しかし、時系列で見ると全く違う姿が浮かび上がります:
2020年5月:ソニーがソニーFHDを約4000億円で完全子会社化
- 「グループ一体経営」
- 「フィンテック強化」
- 「金融事業の成長を加速」
2022年:世界的な債券価格の大暴落(▲18.3%)
- 各国中央銀行が利上げ
- 長期債券の価格が急落
2024年4-6月期:ソニー生命、損失が表面化
- キャピタル損益513億円の赤字
- 含み損約2.2兆円
- 解約率の上昇
2025年9月:パーシャルスピンオフで切り離し
- わずか5年での方針転換
- 配当利回り9%の高還元
- 1000億円の自社株買い
私が読み取るストーリー
完全子会社化からわずか5年での切り離し。
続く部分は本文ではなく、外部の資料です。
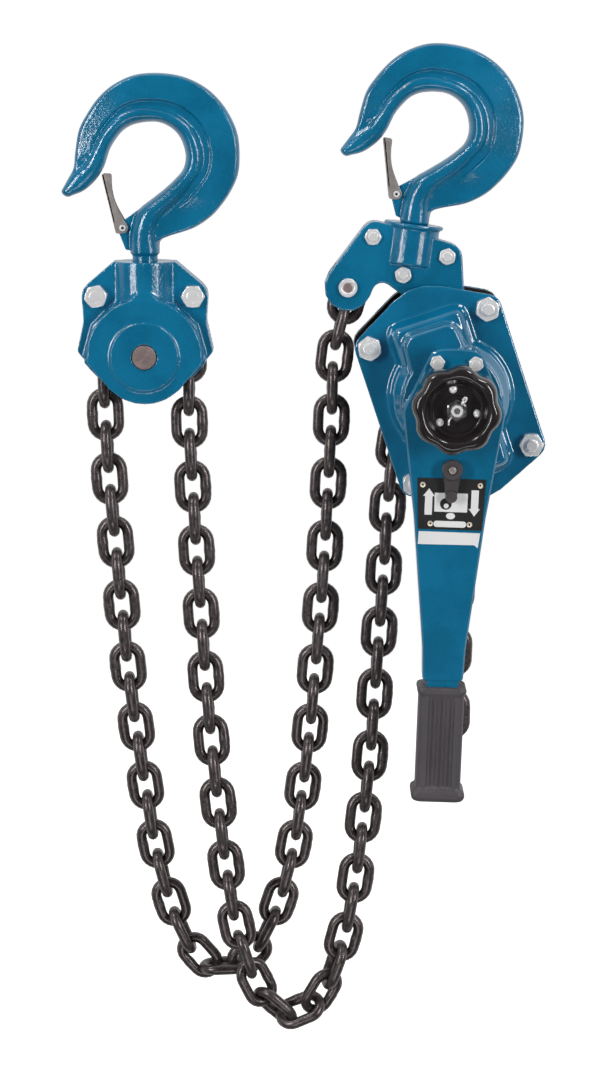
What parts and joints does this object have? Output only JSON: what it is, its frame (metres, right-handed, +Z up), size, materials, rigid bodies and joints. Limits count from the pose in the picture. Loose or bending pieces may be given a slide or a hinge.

この異常な短さが物語るのは:
- 2020年:低金利時代、金融事業は安定収益源
- 2022年:債券市場の大暴落で状況が一変
- 2023-2024年:金利上昇リスクが顕在化
- 2025年:リスクが拡大する前に切り離す
つまり、高配当と自社株買いは、リスクを覆い隠すための包装紙ではないか?
その裏側には:
- パーシャルスピンオフという特殊な上場
- 2.2兆円の含み損
- 生保業界の構造的リスク
- 金利上昇と解約リスクの連鎖
- 自社株買いに依存した株価形成
- 成長性の欠如
配当利回り9%は「お買い得」ではなく、「リスクプレミアム」です。
私は、より確実な成長性や、明確なビジネスモデルを持つ企業に投資したいと考えています。
投資判断は自己責任で
この記事は個人の見解であり、投資を推奨・非推奨するものではありません。ご自身の判断でお願いします。
あなたはソニーFGをどう見るでしょうか?
「高配当株の新星」か、それとも「ソニーが手放した時限爆弾」か。
私は、静かに距離を取ることを選びました。
配当利回り9%は「お買い得」ではなく、「リスクプレミアム」だ。
高配当の裏に潜むリスクを見抜けるか。それが投資家の力量です。